Lukashenko thanked Simonyan for “honesty,” but her own comments and observations contradict the reality of Belarusian cities, where tens or even hundreds of thousands march daily.
“I don’t see any protesters – there are none,” Simonyan said during a live cross from Minsk. “I’m not going to look for them knocking on doors.”
Lukashenko’s interview was full of praise for Russian President Vladimir Putin – and Moscow’s “help”.
The 66-year-old repeatedly called 67-year-old Putin “the elder brother” and lauded their “special relationship”.

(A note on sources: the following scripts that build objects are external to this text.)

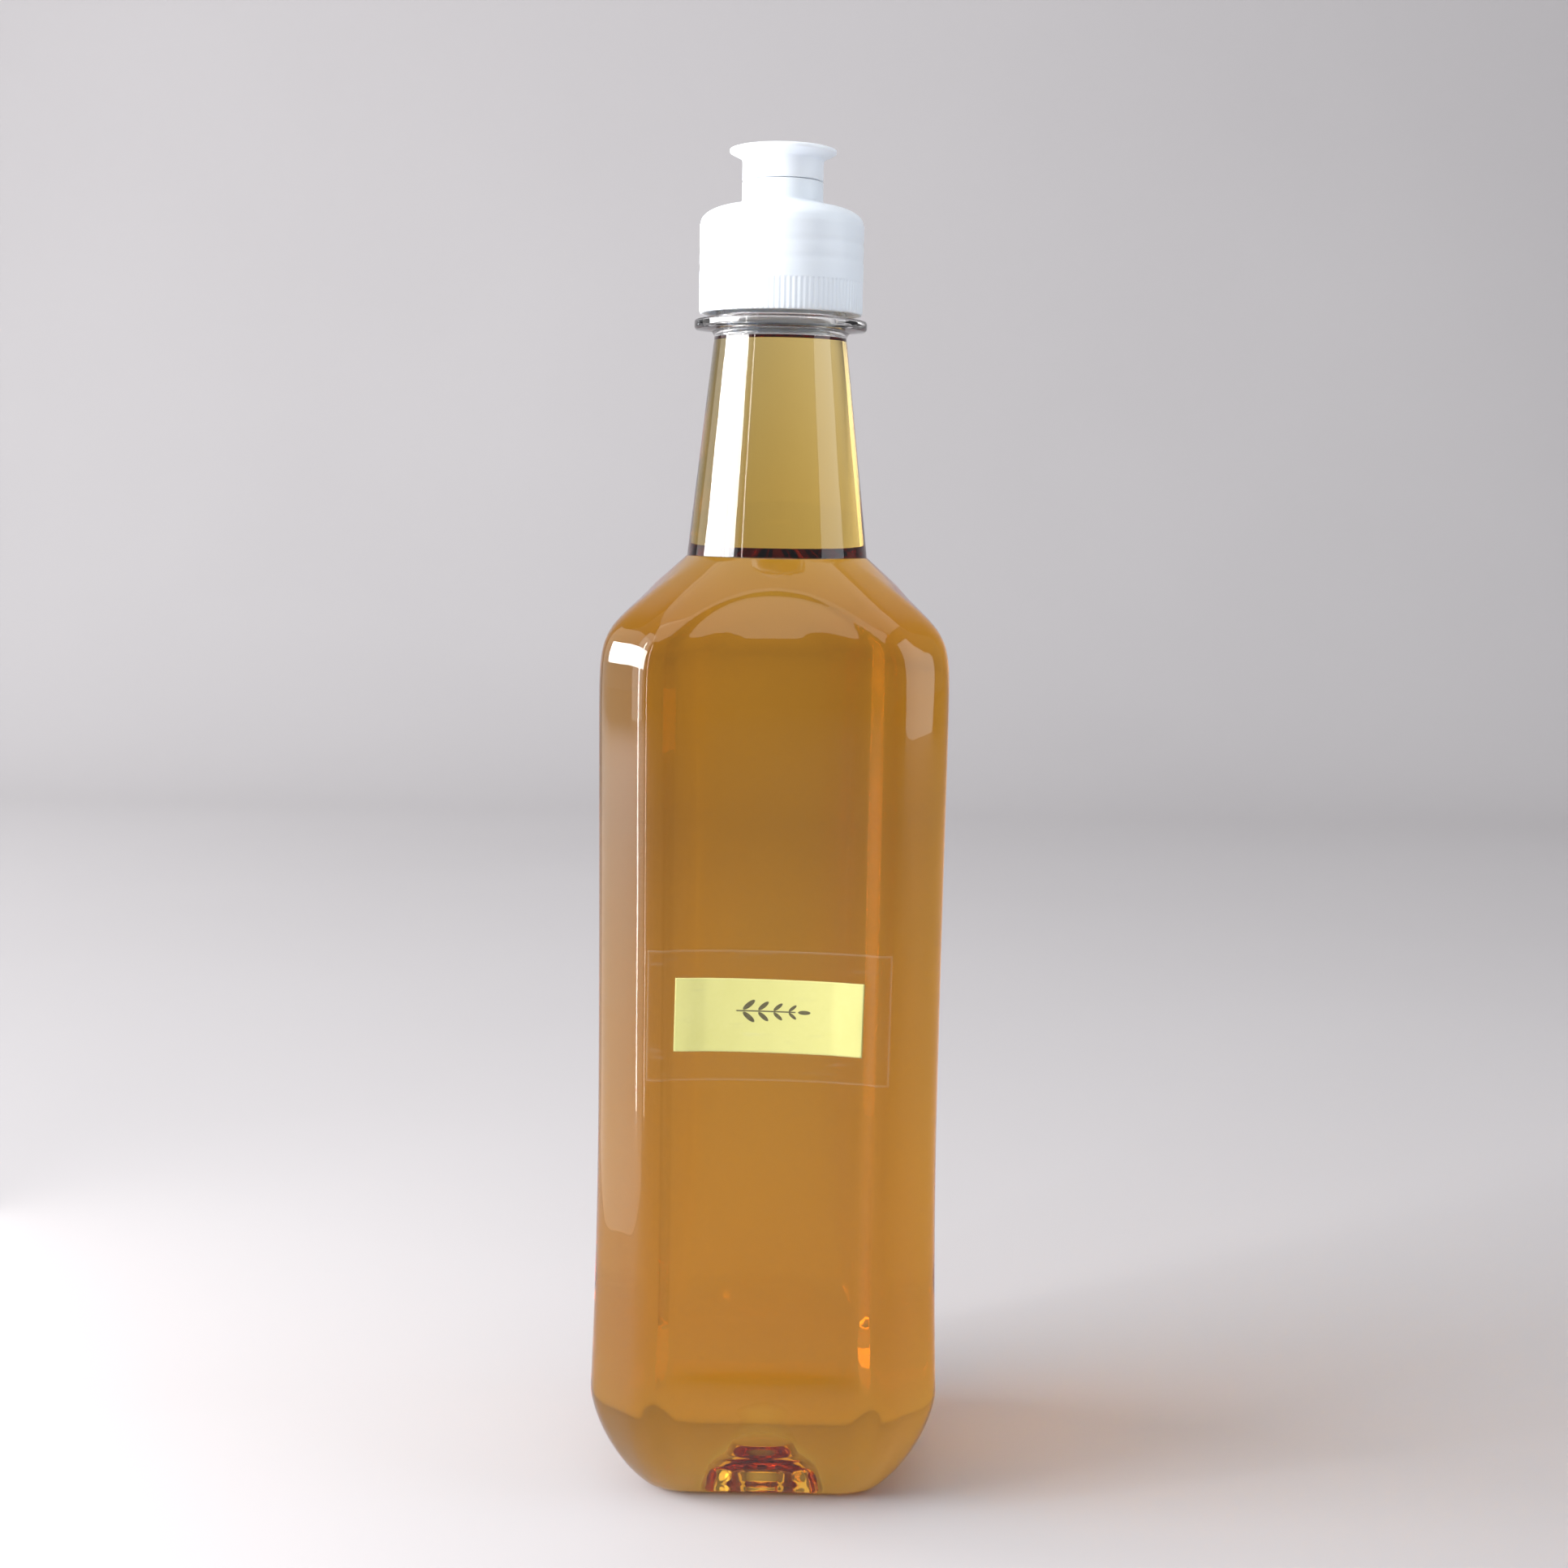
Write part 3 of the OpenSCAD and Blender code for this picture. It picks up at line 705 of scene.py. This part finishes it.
def make_bottle(material, wet_material):
    """Outside: up from the middle of the base over the push-up, foot, panels, shoulder, neck,
    support ring and threads to the mouth. Inside: down the bore and the inner wall, one wall
    thickness in, and over the floor to its middle."""
    a = directions(AROUND)[None, :]
    push_r = np.linspace(0.5, PUSH_R, PUSH_RINGS)
    heights = body_heights(lambda n: n)
    outer_skin = skin_rings(heights, 0)
    finish = rounded_outline([
        (neck_radius(CREASE_Z + 6), CREASE_Z + 6, 0),
        (neck_radius(RING_Z - 14), RING_Z - 14, 0),
        (NECK_R, RING_Z - 1.2, 1.0),
        (NECK_R + 0.5, RING_Z - 0.35, 0.4),
        (RING_R - 0.4, RING_Z, 0.3),
        (RING_R, RING_Z + 0.4, 0.4),
        (RING_R, RING_Z + RING_T, 0.5),
        (FINISH_R + 0.3, RING_Z + RING_T + 0.1, 0.4),
        (FINISH_R, RING_Z + RING_T + 0.6, 0.3),
        (FINISH_R, MOUTH_Z - 4.6, 0),
        (FINISH_R, MOUTH_Z, 0.6),
        (BORE_R, MOUTH_Z, 0.5),
        (BORE_R, OIL_Z + MENISCUS_H, 0),
        (NECK_R - WALL - 0.2, RING_Z - 7, 3.0),
        (neck_radius(CREASE_Z + 1.5) - WALL, CREASE_Z + 1.5, 0)], 6)
    finish = refine(finish, 0.24, THREAD_START_Z - 1.5, MOUTH_Z - 4.6)
    finish = refine(finish, 2.5, CREASE_Z, RING_Z - 0.5)
    r, z = finish[:-1, 0][:, None], finish[:-1, 1][:, None]
    on_thread = np.abs(r - FINISH_R) < 1e-6
    r = r + np.where(on_thread, (THREAD_R - FINISH_R) * ridge(a, z, THREAD_START_Z), 0)
    turned = rings(r, np.broadcast_to(z, r.shape), AROUND)
    inner_z = body_heights(lambda n: max(4, n * 4 // 8))
    inner_z = np.concatenate([[FLOOR_T + 0.05], inner_z[inner_z > FLOOR_T + 0.5]])[::-1]
    inner_skin = skin_rings(inner_z, WALL)
    rows = np.concatenate([
        rings(push_r, push_height(push_r), AROUND),
        flat_rings(PUSH_R, outer_skin[0], 0.0, 2),
        outer_skin, turned, inner_skin,
        flat_rings(PUSH_R, inner_skin[-1], FLOOR_T, 2)[::-1],
        rings(push_r[::-2], push_height(push_r[::-2]) + FLOOR_T, AROUND)])
    top = float(push_height(0.0))
    shape = stack_mesh(rows, (0, 0, top), (0, 0, top + FLOOR_T))
    first_in = PUSH_RINGS + 2 + len(outer_skin) + int(np.argmax(finish[:, 1])) + 1
    row_of = np.concatenate([
        np.repeat(np.arange(len(rows) - 1), AROUND), np.zeros(AROUND, int),
        np.full(AROUND, len(rows) - 1)])
    low_z = rows[..., 2].max(axis=1)
    wet = (row_of > first_in) & (low_z[row_of] <= OIL_Z + MENISCUS_H + 1e-6)
    return add_piece("clear_bottle", shape, "bottle", ["bottle"], material,
                     second=(wet_material, wet))


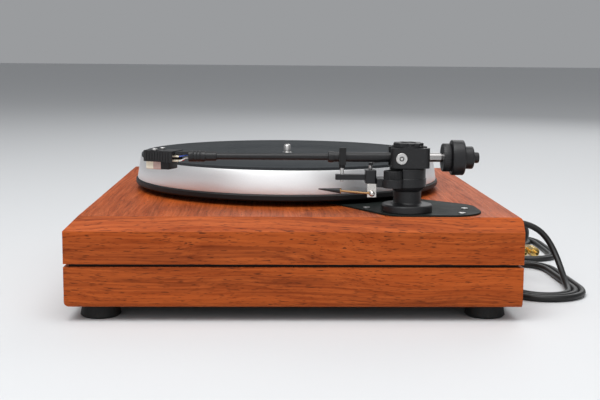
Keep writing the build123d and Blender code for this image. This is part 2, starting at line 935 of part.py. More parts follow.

“This is an interview for just one viewer,” namely, Putin, said Tikhon Dzyadko, an anchor with Dozhd TV, one of Russia’s last remaining independent networks.
“It was supposed to help a vassal before his meeting with a suzerain.”
Putin is apparently alarmed by what is happening in Russia’s western backyard, in the nation that the Kremlin until recently viewed as a bastion of unshakeable autocracy.
The arrival of Russian “media advisers” could very well be the Kremlin’s attempt to prevent what may one day happen in Russia, critics say.
“What’s happening in Belarus is a possible, probable scenario of what awaits Russia,” exiled Russian opposition leader and former politician Gennady Gudkov told Al Jazeera.
Lukashenko echoes this opinion.
“If Belarus collapses today, Russia will be next,” he told Simonyan during the interview.